Some potentially useful information:

Running cat /proc/driver/nvidia/version I get:

NVRM version: NVIDIA UNIX x86_64 Kernel Module  378.13  Tue Feb  7 20:10:06 PST 2017
GCC version:  gcc version 5.4.0 20160609 (Ubuntu 5.4.0-6ubuntu1~16.04.4)

I'm running Ubuntu 16.04.2 LTS.

Kernel release is: 4.4.0-66-generic.

Thanks!


Solution 1:

Surprise surprise, rebooting solved the issue (I thought I had already tried that).

The solution Robert Crovella mentioned in the comments may also be useful to someone else, since it's pretty similar to what I did to solve the issue the first time I had it.

Solution 2:

As @etal said, rebooting can solve this problem, but I think a procedure without rebooting will help.

For Chinese, check my blog -> 中文版

The error message

NVML: Driver/library version mismatch

tell us the Nvidia driver kernel module (kmod) have a wrong version, so we should unload this driver, and then load the correct version of kmod

How to do that ?

First, we should know which drivers are loaded.

lsmod | grep nvidia

you may get

nvidia_uvm            634880  8
nvidia_drm             53248  0
nvidia_modeset        790528  1 nvidia_drm
nvidia              12312576  86 nvidia_modeset,nvidia_uvm

our final goal is to unload nvidia mod, so we should unload the module depend on nvidia

sudo rmmod nvidia_drm
sudo rmmod nvidia_modeset
sudo rmmod nvidia_uvm

then, unload nvidia

sudo rmmod nvidia

Troubleshooting

if you get an error like rmmod: ERROR: Module nvidia is in use, which indicates that the kernel module is in use, you should kill the process that using the kmod:

sudo lsof /dev/nvidia*

and then kill those process, then continue to unload the kmods

Test

confirm you successfully unload those kmods

lsmod | grep nvidia

you should get nothing, then confirm you can load the correct driver

nvidia-smi

you should get the correct output

Solution 3:

So I was having this problem, none of the other remedies worked.

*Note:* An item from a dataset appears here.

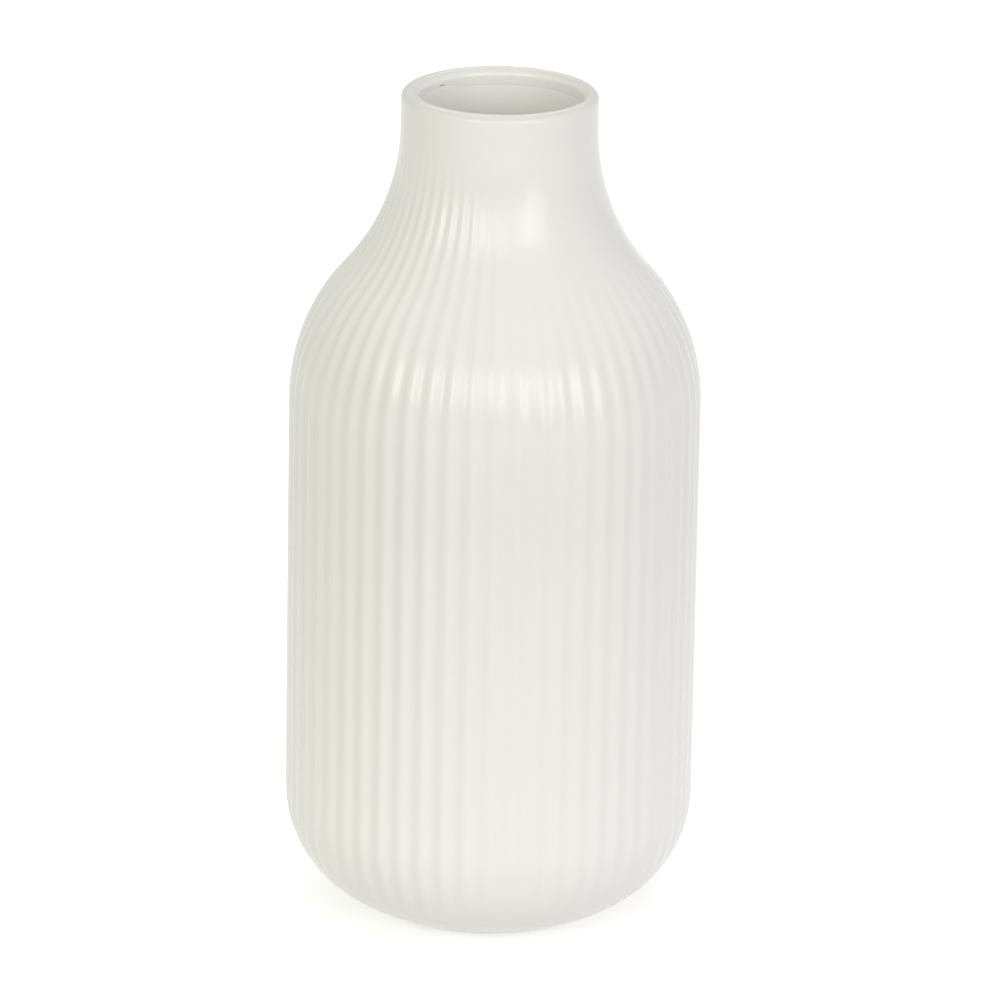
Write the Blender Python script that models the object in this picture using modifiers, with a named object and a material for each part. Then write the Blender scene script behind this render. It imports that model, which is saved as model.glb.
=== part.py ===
"""Ceramic bud vase: a bottle-shaped stoneware vessel with soft upright ribs, glazed in two coats.

Units are metres and +Z is up. The axis of the vase is the Z axis, and the origin is the
middle of the ring that it stands on. The wall is one even thickness, as slip casting
makes it, so every surface of it is the same curve, set in from the outside by a constant
distance: a rounded lip, a neck that flares in a hollow curve, a full shoulder, a nearly
straight wall, and a round turn into the base.

Three pieces, from the clay outwards and inwards:
  stoneware_body  the cast and fired clay, with the ribs outside and a bare foot ring
  outer_glaze     the satin coat, from just above the foot over the lip into the mouth
  liner_glaze     the gloss coat that makes the inside watertight
"""

import math

import bpy

# Driving dimensions of the outside, over the glaze and on the crests of the ribs
HEIGHT = 0.2000
NECK_RADIUS = 0.0229
WALL_TOP_RADIUS = 0.0483
WALL_FOOT_RADIUS = 0.0486
SHOULDER_START = 0.1256
SHOULDER_CURVE = 0.0459
NECK_CURVE = 0.0526
CORNER_CURVE = 0.0270
CORNER_LOWEST = 0.0008
CORNER_SWEEP = math.radians(80)

# The wall, from the outside in: glaze, clay, glaze, with a clearance on each side of the clay
WALL_THICKNESS = 0.0038
GLAZE_THICKNESS = 0.00045
CLEARANCE = 0.0003
LIP_GLAZE_DEPTH = 0.0036

# Ribs: an even wave around the wall, shallower where the vase is narrower
RIB_COUNT = 57
RIB_DEPTH = 0.00055
RIB_FADE_START = 0.175
RIB_FADE_END = 0.1916
RIB_FOOT_START = 0.0020
RIB_FOOT_FULL = 0.0300

# Bare foot ring under the base
FOOT_OUTER_RADIUS = 0.0250
FOOT_INNER_RADIUS = 0.0214
FOOT_SLOPE = 0.0004
FOOT_CHAMFER = 0.0004
RECESS_DEPTH = 0.0015

# Facets of each round stretch of the outline, and around the axis
LIP_FACETS = 2
NECK_FACETS = 4
SHOULDER_FACETS = 4
CORNER_FACETS = 5
RIBBED_STEPS = 2 * RIB_COUNT
SMOOTH_STEPS = 40

BODY_INSET = GLAZE_THICKNESS + CLEARANCE
BODY_INNER_INSET = WALL_THICKNESS - BODY_INSET
LIP_CURVE = WALL_THICKNESS / 2
WELD = 0.00001
CREASE_ANGLE = math.radians(40)

# The shoulder and neck curves turn through the same angle, so that they meet smoothly
SHOULDER_SWEEP = math.acos(
    1 - (WALL_TOP_RADIUS - NECK_RADIUS) / (SHOULDER_CURVE + NECK_CURVE)
)
NECK_START = SHOULDER_START + (SHOULDER_CURVE + NECK_CURVE) * math.sin(SHOULDER_SWEEP)
LIP_CENTRE = (NECK_RADIUS - LIP_CURVE, HEIGHT - LIP_CURVE)
NECK_CENTRE = (NECK_RADIUS + NECK_CURVE, NECK_START)
SHOULDER_CENTRE = (WALL_TOP_RADIUS - SHOULDER_CURVE, SHOULDER_START)
CORNER_CENTRE = (WALL_FOOT_RADIUS - CORNER_CURVE, CORNER_LOWEST + CORNER_CURVE)


def arc(centre, radius, start, end, facets):
    """Points on a circle in the outline's plane, both ends included."""
    points = []
    for step in range(facets + 1):
        angle = start + (end - start) * step / facets
        points.append(
            (centre[0] + radius * math.cos(angle), centre[1] + radius * math.sin(angle))
        )
    return points


def wall_outline(inset):
    """One surface of the wall, set in from the outside, from the neck's top to the foot."""
    neck = arc(NECK_CENTRE, NECK_CURVE + inset, math.pi, math.pi + SHOULDER_SWEEP, NECK_FACETS)
    shoulder = arc(SHOULDER_CENTRE, SHOULDER_CURVE - inset, SHOULDER_SWEEP, 0, SHOULDER_FACETS)
    corner = arc(CORNER_CENTRE, CORNER_CURVE - inset, 0, -CORNER_SWEEP, CORNER_FACETS)
    return neck + shoulder[1:] + corner


def lip_outline(inset):
    """The rounded lip of one surface, from the mouth's side over the top to the outside."""
    return arc(LIP_CENTRE, LIP_CURVE - inset, math.pi, 0, 2 * LIP_FACETS)


def inner_outline(inset):
    """One surface of the inside, from the middle of the floor up to the neck's top."""
    corner_radius = CORNER_CURVE - inset
    floor = (0, CORNER_CENTRE[1] - corner_radius)
    wall = wall_outline(inset)
    rising = list(reversed(wall[: NECK_FACETS + SHOULDER_FACETS + 1]))
    corner = arc(CORNER_CENTRE, corner_radius, -math.pi / 2, 0, CORNER_FACETS)
    return [floor] + corner + rising


def smooth_step(value):
    """Rises gently from 0 to 1 as the value does."""
    value = min(max(value, 0), 1)
    return value * value * (3 - 2 * value)


def rib_depth(radius, height):
    """How deep the grooves are here: full on the wall, fading on the neck and at the foot."""
    fade = smooth_step((RIB_FADE_END - height) / (RIB_FADE_END - RIB_FADE_START))
    rise = smooth_step((height - RIB_FOOT_START) / (RIB_FOOT_FULL - RIB_FOOT_START))
    return RIB_DEPTH * radius / WALL_TOP_RADIUS * fade * rise


def material(name, color, roughness, metallic=0.0):
    made = bpy.data.materials.new(name)
    made.use_nodes = True
    shader = made.node_tree.nodes["Principled BSDF"]
    shader.inputs["Base Color"].default_value = (*color, 1)
    shader.inputs["Roughness"].default_value = roughness
    shader.inputs["Metallic"].default_value = metallic
    return made


def turned(name, outline, depths, steps, surface, collection):
    """Turns an outline about Z, then presses the grooves in where the outline has a depth."""
    profile = bpy.data.meshes.new(name + "_profile")
    edges = [(i, i + 1) for i in range(len(outline) - 1)]
    if outline[0][0] > WELD:
        edges.append((len(outline) - 1, 0))
    profile.from_pydata([(radius, 0, height) for radius, height in outline], edges, [])
    groove = profile.attributes.new("groove", "FLOAT", "POINT")
    groove.data.foreach_set("value", depths)
    guide = bpy.data.objects.new(name + "_profile", profile)
    collection.objects.link(guide)
    screw = guide.modifiers.new("Turn", "SCREW")
    screw.axis = "Z"
    screw.angle = 2 * math.pi
    screw.steps = steps
    screw.render_steps = steps
    screw.use_merge_vertices = True
    screw.merge_threshold = WELD

    graph = bpy.context.evaluated_depsgraph_get()
    mesh = bpy.data.meshes.new_from_object(guide.evaluated_get(graph))
    bpy.data.objects.remove(guide)
    for vertex, cut in zip(mesh.vertices, mesh.attributes["groove"].data):
        around = math.atan2(vertex.co.y, vertex.co.x)
        push = cut.value * (1 - math.cos(RIB_COUNT * around)) / 2
        vertex.co.x -= push * math.cos(around)
        vertex.co.y -= push * math.sin(around)
    mesh.attributes.remove(mesh.attributes["groove"])
    mesh.name = name
    mesh.materials.clear()
    mesh.materials.append(surface)
    mesh.shade_smooth()
    mesh.set_sharp_from_angle(angle=CREASE_ANGLE)
    made = bpy.data.objects.new(name, mesh)
    collection.objects.link(made)
    return made


def foot_outline():
    """The bare foot ring and the recessed underside, from outside to the axis."""
    reach = FOOT_OUTER_RADIUS - CORNER_CENTRE[0]
    drop = math.sqrt((CORNER_CURVE - BODY_INSET) ** 2 - reach**2)
    return [
        (FOOT_OUTER_RADIUS, CORNER_CENTRE[1] - drop),
        (FOOT_OUTER_RADIUS - FOOT_SLOPE, FOOT_CHAMFER),
        (FOOT_OUTER_RADIUS - FOOT_SLOPE - FOOT_CHAMFER, 0),
        (FOOT_INNER_RADIUS + FOOT_SLOPE + FOOT_CHAMFER, 0),
        (FOOT_INNER_RADIUS + FOOT_SLOPE, FOOT_CHAMFER),
        (FOOT_INNER_RADIUS, RECESS_DEPTH),
        (0, RECESS_DEPTH),
    ]


def stoneware_body(collection):
    inside = inner_outline(BODY_INNER_INSET)
    lip = lip_outline(BODY_INSET)
    outside = wall_outline(BODY_INSET)
    foot = foot_outline()
    depths = [0.0] * (len(inside) + len(lip))
    depths += [rib_depth(radius, height) for radius, height in outside]
    depths += [0.0] * len(foot)
    surface = material("bisque stoneware", (0.72, 0.69, 0.62), 0.85)
    outline = inside + lip + outside + foot
    return turned("stoneware_body", outline, depths, RIBBED_STEPS, surface, collection)


def outer_glaze(collection):
    mouth_end = HEIGHT - LIP_GLAZE_DEPTH
    lip = lip_outline(0)
    under_lip = lip_outline(GLAZE_THICKNESS)
    outside = wall_outline(0)
    under = wall_outline(GLAZE_THICKNESS)
    outline = [(lip[0][0], mouth_end)] + lip + outside
    outline += list(reversed(under)) + list(reversed(under_lip))
    outline += [(under_lip[0][0], mouth_end)]
    ribs = [rib_depth(radius, height) for radius, height in outside]
    depths = [0.0] * (1 + len(lip)) + ribs + list(reversed(ribs)) + [0.0] * (len(under_lip) + 1)
    surface = material("satin white glaze", (0.80, 0.79, 0.74), 0.35)
    return turned("outer_glaze", outline, depths, RIBBED_STEPS, surface, collection)


def liner_glaze(collection):
    mouth_start = HEIGHT - LIP_GLAZE_DEPTH - CLEARANCE
    face = inner_outline(WALL_THICKNESS)
    back = inner_outline(WALL_THICKNESS - GLAZE_THICKNESS)
    outline = face + [(face[-1][0], mouth_start), (back[-1][0], mouth_start)]
    outline += list(reversed(back))
    depths = [0.0] * len(outline)
    surface = material("gloss liner glaze", (0.80, 0.79, 0.75), 0.15)
    return turned("liner_glaze", outline, depths, SMOOTH_STEPS, surface, collection)


def main():
    for leftover in list(bpy.data.objects):
        bpy.data.objects.remove(leftover)
    collection = bpy.data.collections.new("Bud vase")
    bpy.context.scene.collection.children.link(collection)
    stoneware_body(collection)
    outer_glaze(collection)
    liner_glaze(collection)


main()
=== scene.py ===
"""Looks of the ceramic bud vase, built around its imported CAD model.

Three pieces, one for each CAD node, all turned about the same outline as the CAD but with
round arcs, rounded ribs and rounded glaze edges: the fired clay, the satin coat outside
and the gloss liner inside. Metres, +Z up, the vase stands on z = 0.
"""

import math

import bpy
import numpy as np
from mathutils import Matrix, Vector


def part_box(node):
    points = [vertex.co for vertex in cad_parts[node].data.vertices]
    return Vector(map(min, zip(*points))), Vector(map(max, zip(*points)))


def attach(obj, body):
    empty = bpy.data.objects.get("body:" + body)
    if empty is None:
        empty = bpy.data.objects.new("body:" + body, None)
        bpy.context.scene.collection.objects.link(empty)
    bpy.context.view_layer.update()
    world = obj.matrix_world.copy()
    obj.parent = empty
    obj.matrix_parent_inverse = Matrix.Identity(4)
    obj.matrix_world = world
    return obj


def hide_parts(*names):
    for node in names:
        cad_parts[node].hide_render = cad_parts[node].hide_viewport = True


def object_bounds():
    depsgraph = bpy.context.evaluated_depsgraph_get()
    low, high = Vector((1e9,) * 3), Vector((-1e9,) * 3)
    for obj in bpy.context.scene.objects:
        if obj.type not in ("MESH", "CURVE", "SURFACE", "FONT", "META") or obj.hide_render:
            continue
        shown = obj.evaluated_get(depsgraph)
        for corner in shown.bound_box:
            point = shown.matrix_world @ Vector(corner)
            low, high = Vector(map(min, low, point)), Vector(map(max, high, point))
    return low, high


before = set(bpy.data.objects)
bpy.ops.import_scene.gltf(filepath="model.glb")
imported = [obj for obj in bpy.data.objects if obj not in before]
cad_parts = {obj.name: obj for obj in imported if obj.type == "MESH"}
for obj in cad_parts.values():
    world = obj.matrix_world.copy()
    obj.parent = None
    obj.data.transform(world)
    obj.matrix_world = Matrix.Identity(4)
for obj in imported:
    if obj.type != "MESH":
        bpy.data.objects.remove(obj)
cad_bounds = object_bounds()

# Overall sizes, from the frame. The wall keeps a hair inside the CAD's.
HAIR = 0.0000002
FOOT_LEVEL, HEIGHT = (corner.z for corner in cad_bounds)
WALL_FOOT_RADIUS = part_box("outer_glaze")[1].x - HAIR
LINER_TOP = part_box("liner_glaze")[1].z
CLAY_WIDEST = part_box("stoneware_body")[1].x

# The outline of the outside, the same as the CAD's
NECK_RADIUS = 0.0229
WALL_TOP_RADIUS = 0.0483
SHOULDER_START = 0.1256
SHOULDER_CURVE = 0.0459
NECK_CURVE = 0.0526
CORNER_CURVE = 0.0270
CORNER_LOWEST = 0.0008
CORNER_SWEEP = math.radians(80)
WALL_THICKNESS = 0.0038
GLAZE_THICKNESS = 0.00045
BODY_INSET = WALL_FOOT_RADIUS - CLAY_WIDEST
BODY_INNER_INSET = WALL_THICKNESS - BODY_INSET

# Ribs: an even rounded wave
RIB_COUNT = 57
RIB_DEPTH = 0.00055
RIB_FADE_START = 0.175
RIB_FADE_END = 0.1916
RIB_FOOT_START = 0.0020
RIB_FOOT_FULL = 0.0300

# On one side, told by the cosine of the angle around, the ribs are worn softer and stop
# lower on the shoulder
WORN_FADE_START = 0.143
WORN_FADE_END = 0.169
WORN_DEPTH = 0.7
WORN_FROM = -0.4
WORN_FULL = 0.3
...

The error message was opaque, but checking dmesg was key:

[   10.118255] NVRM: API mismatch: the client has the version 410.79, but
           NVRM: this kernel module has the version 384.130.  Please
           NVRM: make sure that this kernel module and all NVIDIA driver
           NVRM: components have the same version.

However I had completely removed the 384 version, and removed any remaining kernel drivers nvidia-384*. But even after reboot, I was still getting this. Seeing this meant that the kernel was still compiled to reference 384, but was only finding 410. So I recompiled my kernel:

# uname -a # find the kernel it's using
Linux blah 4.13.0-43-generic #48~16.04.1-Ubuntu SMP Thu May 17 12:56:46 UTC 2018 x86_64 x86_64 x86_64 GNU/Linux
# update-initramfs -c -k 4.13.0-43-generic #recompile it
# reboot

And then it worked.

After removing 384, I still had 384 files in: /var/lib/dkms/nvidia-XXX/XXX.YY/4.13.0-43-generic/x86_64/module /lib/modules/4.13.0-43-generic/kernel/drivers

I recommend using the locate command (not installed by default) rather than searching the filesystem every time.

Solution 4:

The top-2 answers can't solve my problem. I found a solution at the Nvidia official forum solved my problem. The below error info may cause by installing two different versions of the driver by different approaches. For example, install Nvidia driver by the apt and the official installer.

Failed to initialize NVML: Driver/library version mismatch

To solve this problem, only need to execute one of the following two commands.

sudo apt-get --purge remove "*nvidia*"
sudo /usr/bin/nvidia-uninstall